Denken Sie bitte auch einfach mal daran, wir hatten bei der Landtagswahl im September 32,8 Prozent aller Stimmen, wir hatten jetzt 39 Prozent der Stimmen. Wo stehen wir in zwei, drei Jahren? Wohin führt das vielleicht bei der Landtagswahl in fünf Jahren? Wollen Sie tatsächlich jetzt schon in Form gießen, wie dann möglicherweise auch Sie behandelt werden? Erwarten Sie dann von uns eine andere Behandlung? Ich kann Ihnen nur dringend raten: Finden Sie wieder zur Konsensorientierung zurück, versuchen Sie, das

Gesprächsangebot der AfD-Fraktion anzunehmen, dann lassen sich viele Probleme hier lösen, auch ohne solche repressiven, autoritären Gesetzentwürfe wie den, den Sie hier vorgelegt haben. Vielen Dank.

(Beifall AfD)

Vielen Dank, Herr Abgeordneter Möller. Gibt es weitere Wortmeldungen? Frau Abgeordnete Marx.

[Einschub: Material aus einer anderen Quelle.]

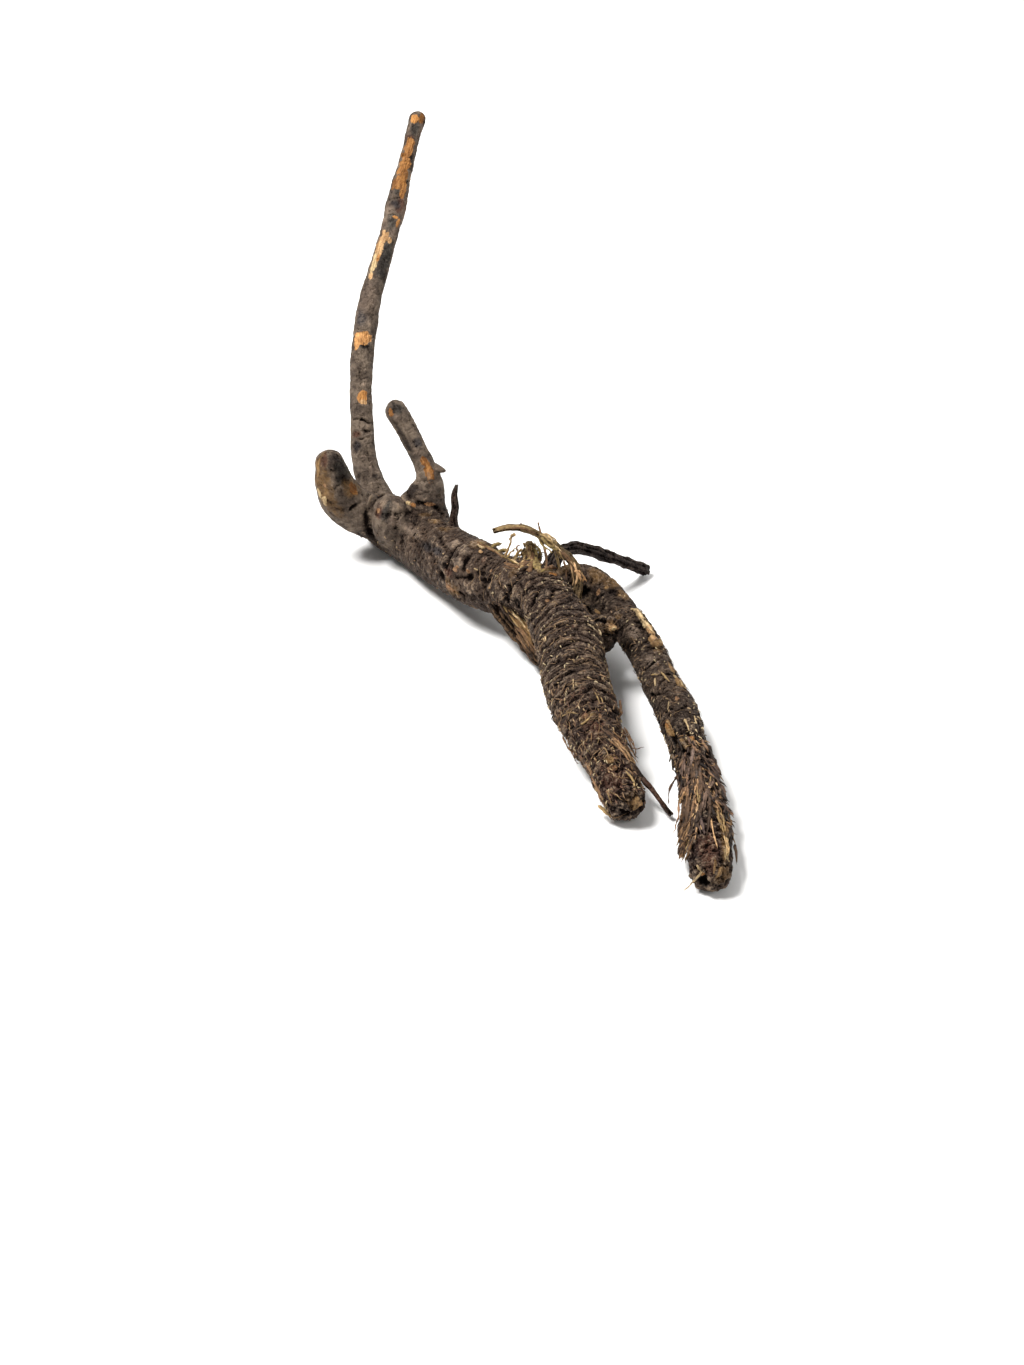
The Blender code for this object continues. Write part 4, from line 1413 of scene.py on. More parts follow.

Ja, das ist so ein bisschen das Hase-und-Igel-Spiel. Sie versuchen jetzt hier wieder die Schuldumkehr. Es ist doch die Frage, wer hier sozusagen mit dem Erpressen angefangen hat.

(Unruhe AfD)

Dass wir unser Parlament hier irgendwie demokratiefest machen müssen, das wundert Sie, das finden Sie nicht lustig, aber das hält uns nicht davon ab.

Zunächst mal haben Sie jetzt wieder Vorwürfe gegen den Verfassungsschutz oder namentlich dessen Leiter wiederholt. Das machen Sie immer gern hier im Parlament und lassen das nicht von Gerichten überprüfen. Deswegen wollen wir jetzt auch einen Untersuchungsausschuss. Bestimmte Maßnahmen, die Sie immer als Benachteiligung der Opposition darzustellen versucht haben, haben Sie gar nicht rechtlicher Kontrolle unterzogen, und wenn Sie es getan haben, haben Sie oft genug verloren. Also weinen Sie hier nicht immer ihre Krokodilstränen.